Rotary Rochdale respond to call for help from Indian heritage doctors

Date published: 14 May 2021


The Rotary Club of Rochdale has raised £1,000 towards emergency funds for life-saving medical equipment for India, which is experiencing a second wave of coronavirus.

The second wave of coronavirus has resulted in 200,000 deaths in India, with oxygen and other medications in perilously short supply.

As a result, the rotary club decided to help by raising funds with the response co-ordinated by former Rotary President Dr Ravi Sharma, originally from Delhi, who has worked in Rochdale as a physician for many years.

Furthermore, an Oldham GP who works in Rochdale has helped raise a mammoth £32,000 in just two days towards the cause.

Dr Anita Sharma is urging people to help aid the country whose medics have saved thousands of lives in poorer areas here.

 

Dr Anita Sharma
Dr Anita Sharma

 

Dr Sharma has joined other physicians of Indian heritage from the British International Doctors Association, in raising the emergency funds.

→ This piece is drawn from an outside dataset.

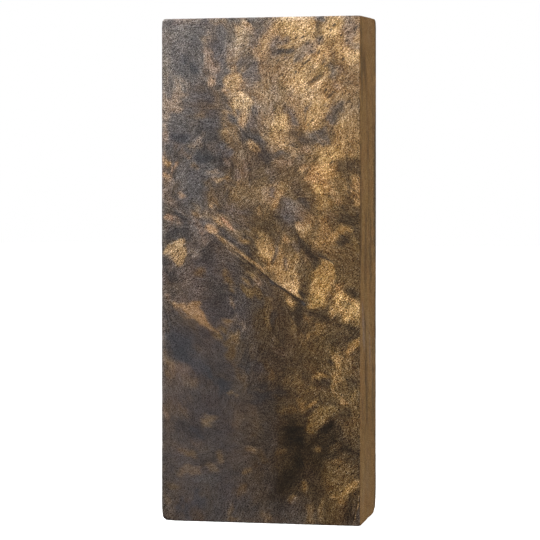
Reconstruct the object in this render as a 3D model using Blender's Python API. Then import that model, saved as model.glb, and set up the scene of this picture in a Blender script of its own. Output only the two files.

She also believes we should all donate what we can in honour of those GPs and surgeons who have made up for the shortfall of British-born doctors by coming from India and caring for those in neighbourhoods where nobody else would.

India-born and raised Dr Sharma said: “Britain made desperate pleas for help during the 1940s and 1950s for qualified medics to come here and Indian doctors rallied to that call and indeed opened-up new practices in the most impoverished areas of the UK.

“Those doctors have been amongst the most professional and innovative that the NHS has ever seen, staging nurses in GP practices, for example. We have all seen the heartbreak that Covid-19 has wreaked in India. Perhaps now is the time for UK based people to respond to that cry for help?”

A published author and member of many healthcare decision-making bodies, Anita’s South Chadderton surgery has recently become the first in the UK to employ a pharmacist to support patients experiencing mental health turmoil during lockdown. A specialist in women’s health, she has created the Endometriosis Awareness North campaign to aid women who suffer with this often-crippling condition and is the only GP in the borough to offer a pessary clinic to support women with prolapses.

Dr Sharma has her own views on why Covid-19 has spread so virulently in her native country, saying: “I do question how lax the Indian government has been in imposing lockdowns and with no furlough scheme available, can see why low-paid workers are risking their health to earn money. Large gatherings at religious festivals haven’t helped much, either.

“I think these are salient lessons for the rest of the world to learn and those who have opposed social distancing and lockdowns can now see how easily the virus transmits.”

Additionally, BAPIO (British Association Physician of Physician of Indian Origin) is also garnering funds to source 200 oxygen concentrators for India.

“I think you can ask questions of the Indian government and wonder about the wisdom of allowing a lucrative competition like the Indian Premier League to continue literally yards away from where thousands of people are dying” concluded Anita.

“But now is not the time for blame or indeed suggest that this is just someone else’s problem. GPs from India came to Britain because they had a special affinity with the country but also because they cared. Now it is our turn to step-up.”